_SOURCE DATA_
=====
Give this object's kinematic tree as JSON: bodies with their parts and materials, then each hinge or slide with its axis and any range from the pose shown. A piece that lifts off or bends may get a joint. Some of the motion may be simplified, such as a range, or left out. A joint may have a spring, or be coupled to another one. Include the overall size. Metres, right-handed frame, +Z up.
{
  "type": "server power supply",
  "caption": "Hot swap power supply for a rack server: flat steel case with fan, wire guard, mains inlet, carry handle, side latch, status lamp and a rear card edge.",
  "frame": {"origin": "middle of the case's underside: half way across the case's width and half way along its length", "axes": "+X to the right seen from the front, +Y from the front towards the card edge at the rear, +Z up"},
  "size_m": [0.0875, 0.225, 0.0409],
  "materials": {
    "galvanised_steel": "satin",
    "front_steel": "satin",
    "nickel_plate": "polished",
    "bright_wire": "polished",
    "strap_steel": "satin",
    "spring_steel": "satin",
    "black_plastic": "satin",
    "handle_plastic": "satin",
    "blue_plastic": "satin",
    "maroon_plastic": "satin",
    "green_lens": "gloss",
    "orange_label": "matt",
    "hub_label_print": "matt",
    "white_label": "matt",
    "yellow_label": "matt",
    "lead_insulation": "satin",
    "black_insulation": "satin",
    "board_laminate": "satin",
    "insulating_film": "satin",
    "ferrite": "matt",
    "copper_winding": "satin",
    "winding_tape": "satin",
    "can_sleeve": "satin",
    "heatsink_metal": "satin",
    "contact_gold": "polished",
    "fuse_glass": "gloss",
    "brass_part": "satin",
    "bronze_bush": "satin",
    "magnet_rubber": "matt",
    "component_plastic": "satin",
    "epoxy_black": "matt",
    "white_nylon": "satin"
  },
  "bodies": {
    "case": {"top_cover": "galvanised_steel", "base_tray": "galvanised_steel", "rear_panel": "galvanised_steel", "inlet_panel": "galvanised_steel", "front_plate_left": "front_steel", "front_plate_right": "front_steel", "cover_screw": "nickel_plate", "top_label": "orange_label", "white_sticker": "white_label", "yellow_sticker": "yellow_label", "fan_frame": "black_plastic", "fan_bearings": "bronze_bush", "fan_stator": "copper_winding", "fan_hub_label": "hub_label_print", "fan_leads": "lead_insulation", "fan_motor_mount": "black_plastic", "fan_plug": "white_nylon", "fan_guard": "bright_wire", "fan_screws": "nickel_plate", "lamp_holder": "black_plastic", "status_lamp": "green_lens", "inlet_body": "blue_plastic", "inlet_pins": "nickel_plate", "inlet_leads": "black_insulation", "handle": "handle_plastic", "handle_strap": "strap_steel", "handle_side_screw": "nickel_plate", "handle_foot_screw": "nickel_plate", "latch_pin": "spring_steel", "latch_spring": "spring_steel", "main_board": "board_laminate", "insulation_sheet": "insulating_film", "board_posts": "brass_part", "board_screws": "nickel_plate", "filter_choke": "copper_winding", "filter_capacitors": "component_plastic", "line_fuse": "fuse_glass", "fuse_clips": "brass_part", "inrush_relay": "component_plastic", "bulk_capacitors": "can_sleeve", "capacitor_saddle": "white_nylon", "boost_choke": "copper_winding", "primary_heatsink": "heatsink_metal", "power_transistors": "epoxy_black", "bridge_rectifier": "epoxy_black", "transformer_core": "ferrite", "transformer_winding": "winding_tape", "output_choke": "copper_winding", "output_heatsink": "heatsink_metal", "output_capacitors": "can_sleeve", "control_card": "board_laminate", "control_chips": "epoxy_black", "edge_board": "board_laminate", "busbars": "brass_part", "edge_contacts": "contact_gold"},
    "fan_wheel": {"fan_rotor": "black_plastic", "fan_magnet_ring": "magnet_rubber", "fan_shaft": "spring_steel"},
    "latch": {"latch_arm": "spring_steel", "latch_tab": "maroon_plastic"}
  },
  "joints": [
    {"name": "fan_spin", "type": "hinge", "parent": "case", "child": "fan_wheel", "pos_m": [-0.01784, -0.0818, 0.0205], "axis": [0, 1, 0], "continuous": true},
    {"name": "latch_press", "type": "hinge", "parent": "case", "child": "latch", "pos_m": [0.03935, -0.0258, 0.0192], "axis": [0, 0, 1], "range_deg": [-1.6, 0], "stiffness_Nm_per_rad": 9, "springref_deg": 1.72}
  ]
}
=====
_YOUR INSTRUCTIONS_
Quote the whole listing above, leaving nothing out.

_ANSWER TO THIS PROBLEM_
Give this object's kinematic tree as JSON: bodies with their parts and materials, then each hinge or slide with its axis and any range from the pose shown. A piece that lifts off or bends may get a joint. Some of the motion may be simplified, such as a range, or left out. A joint may have a spring, or be coupled to another one. Include the overall size. Metres, right-handed frame, +Z up.
{
  "type": "server power supply",
  "caption": "Hot swap power supply for a rack server: flat steel case with fan, wire guard, mains inlet, carry handle, side latch, status lamp and a rear card edge.",
  "frame": {"origin": "middle of the case's underside: half way across the case's width and half way along its length", "axes": "+X to the right seen from the front, +Y from the front towards the card edge at the rear, +Z up"},
  "size_m": [0.0875, 0.225, 0.0409],
  "materials": {
    "galvanised_steel": "satin",
    "front_steel": "satin",
    "nickel_plate": "polished",
    "bright_wire": "polished",
    "strap_steel": "satin",
    "spring_steel": "satin",
    "black_plastic": "satin",
    "handle_plastic": "satin",
    "blue_plastic": "satin",
    "maroon_plastic": "satin",
    "green_lens": "gloss",
    "orange_label": "matt",
    "hub_label_print": "matt",
    "white_label": "matt",
    "yellow_label": "matt",
    "lead_insulation": "satin",
    "black_insulation": "satin",
    "board_laminate": "satin",
    "insulating_film": "satin",
    "ferrite": "matt",
    "copper_winding": "satin",
    "winding_tape": "satin",
    "can_sleeve": "satin",
    "heatsink_metal": "satin",
    "contact_gold": "polished",
    "fuse_glass": "gloss",
    "brass_part": "satin",
    "bronze_bush": "satin",
    "magnet_rubber": "matt",
    "component_plastic": "satin",
    "epoxy_black": "matt",
    "white_nylon": "satin"
  },
  "bodies": {
    "case": {"top_cover": "galvanised_steel", "base_tray": "galvanised_steel", "rear_panel": "galvanised_steel", "inlet_panel": "galvanised_steel", "front_plate_left": "front_steel", "front_plate_right": "front_steel", "cover_screw": "nickel_plate", "top_label": "orange_label", "white_sticker": "white_label", "yellow_sticker": "yellow_label", "fan_frame": "black_plastic", "fan_bearings": "bronze_bush", "fan_stator": "copper_winding", "fan_hub_label": "hub_label_print", "fan_leads": "lead_insulation", "fan_motor_mount": "black_plastic", "fan_plug": "white_nylon", "fan_guard": "bright_wire", "fan_screws": "nickel_plate", "lamp_holder": "black_plastic", "status_lamp": "green_lens", "inlet_body": "blue_plastic", "inlet_pins": "nickel_plate", "inlet_leads": "black_insulation", "handle": "handle_plastic", "handle_strap": "strap_steel", "handle_side_screw": "nickel_plate", "handle_foot_screw": "nickel_plate", "latch_pin": "spring_steel", "latch_spring": "spring_steel", "main_board": "board_laminate", "insulation_sheet": "insulating_film", "board_posts": "brass_part", "board_screws": "nickel_plate", "filter_choke": "copper_winding", "filter_capacitors": "component_plastic", "line_fuse": "fuse_glass", "fuse_clips": "brass_part", "inrush_relay": "component_plastic", "bulk_capacitors": "can_sleeve", "capacitor_saddle": "white_nylon", "boost_choke": "copper_winding", "primary_heatsink": "heatsink_metal", "power_transistors": "epoxy_black", "bridge_rectifier": "epoxy_black", "transformer_core": "ferrite", "transformer_winding": "winding_tape", "output_choke": "copper_winding", "output_heatsink": "heatsink_metal", "output_capacitors": "can_sleeve", "control_card": "board_laminate", "control_chips": "epoxy_black", "edge_board": "board_laminate", "busbars": "brass_part", "edge_contacts": "contact_gold"},
    "fan_wheel": {"fan_rotor": "black_plastic", "fan_magnet_ring": "magnet_rubber", "fan_shaft": "spring_steel"},
    "latch": {"latch_arm": "spring_steel", "latch_tab": "maroon_plastic"}
  },
  "joints": [
    {"name": "fan_spin", "type": "hinge", "parent": "case", "child": "fan_wheel", "pos_m": [-0.01784, -0.0818, 0.0205], "axis": [0, 1, 0], "continuous": true},
    {"name": "latch_press", "type": "hinge", "parent": "case", "child": "latch", "pos_m": [0.03935, -0.0258, 0.0192], "axis": [0, 0, 1], "range_deg": [-1.6, 0], "stiffness_Nm_per_rad": 9, "springref_deg": 1.72}
  ]
}